Sustainable advantage usually comes from alignment. The market need, the company’s offer, the team’s capabilities, and the brand’s communication must point in the same direction.
When these elements are disconnected, growth becomes harder than it needs to be. The business may still generate activity, but it struggles to build trust, consistency, and market recognition.
Clarity beats noise
In uncertain conditions, the organisations that move forward are often not the loudest. They are the clearest.
They know who they are speaking to. They understand what their audience values. They communicate in a way that is specific, credible, and consistent.

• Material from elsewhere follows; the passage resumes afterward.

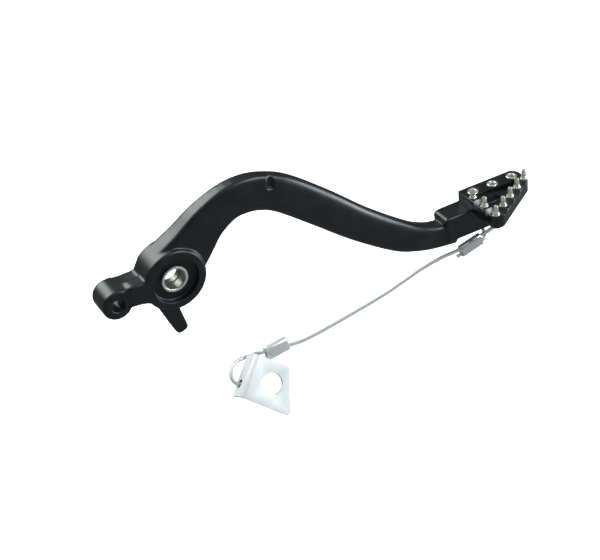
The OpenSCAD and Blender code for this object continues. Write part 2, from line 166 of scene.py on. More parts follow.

They do not try to appeal to everyone because they understand that broad messaging often becomes meaningless messaging.
Clarity creates commercial strength.
It helps the market understand why the organisation matters. It helps teams understand what they are building. It helps leadership make decisions faster because priorities are already defined.
Noise creates the opposite effect. It makes organisations look active but not necessarily strategic. It produces scattered messaging, inconsistent positioning, and campaigns that may generate attention without building long-term value.
Attention is useful.
But attention without strategic meaning is temporary.
Growth needs internal alignment
External growth cannot be separated from internal structure.
An organisation may have a strong market opportunity, but if its internal processes, people, systems, and leadership habits are not aligned, growth becomes fragile. The business may win new clients, enter new markets, or increase demand, but struggle to deliver at the same level.
That is why strategic growth must include operational thinking.
Can the organisation deliver what it promises? Are teams aligned around priorities? Is communication clear across departments? Are decisions made quickly enough? Does leadership remove obstacles or create more of them?
Growth exposes weaknesses. It does not hide them.
A business that scales without alignment often scales its problems too. Small inefficiencies become larger ones. Unclear responsibilities become conflicts. Weak communication becomes fragmentation.
The organisations that grow well are the ones that build the internal discipline to support the external ambition.
Strategy must become execution
The biggest failure of strategy is not bad thinking. It is the gap between thinking and execution.
Many organisations know what they should do. Fewer have the discipline to do it consistently.
Execution requires ownership, timelines, measurement, and accountability. It also requires the ability to adapt when the market provides new information. Strategic growth is not a fixed document that sits untouched for twelve months. It is a living direction that must be reviewed, challenged, and refined.
This does not mean changing direction every time conditions become difficult. That is not agility. That is instability.
Real agility means staying committed to the strategic objective while adjusting the execution path when evidence demands it.
The new growth mindset
The new rules of strategic growth demand a more mature mindset.
Growth is not just about expansion. It is about focus. It is not just about visibility. It is about positioning. It is not just about ambition. It is about capability. It is not just about ideas. It is about execution.
Organisations that understand this will make better choices. They will avoid unnecessary distraction. They will communicate with more confidence. They will build stronger alignment between what they promise and what they deliver.
Uncertainty will not disappear. Markets will continue to shift. Competition will continue to evolve. Customers will continue to expect more.
The organisations that win will not be the ones chasing every possible direction.
They will be the ones disciplined enough to choose the right one.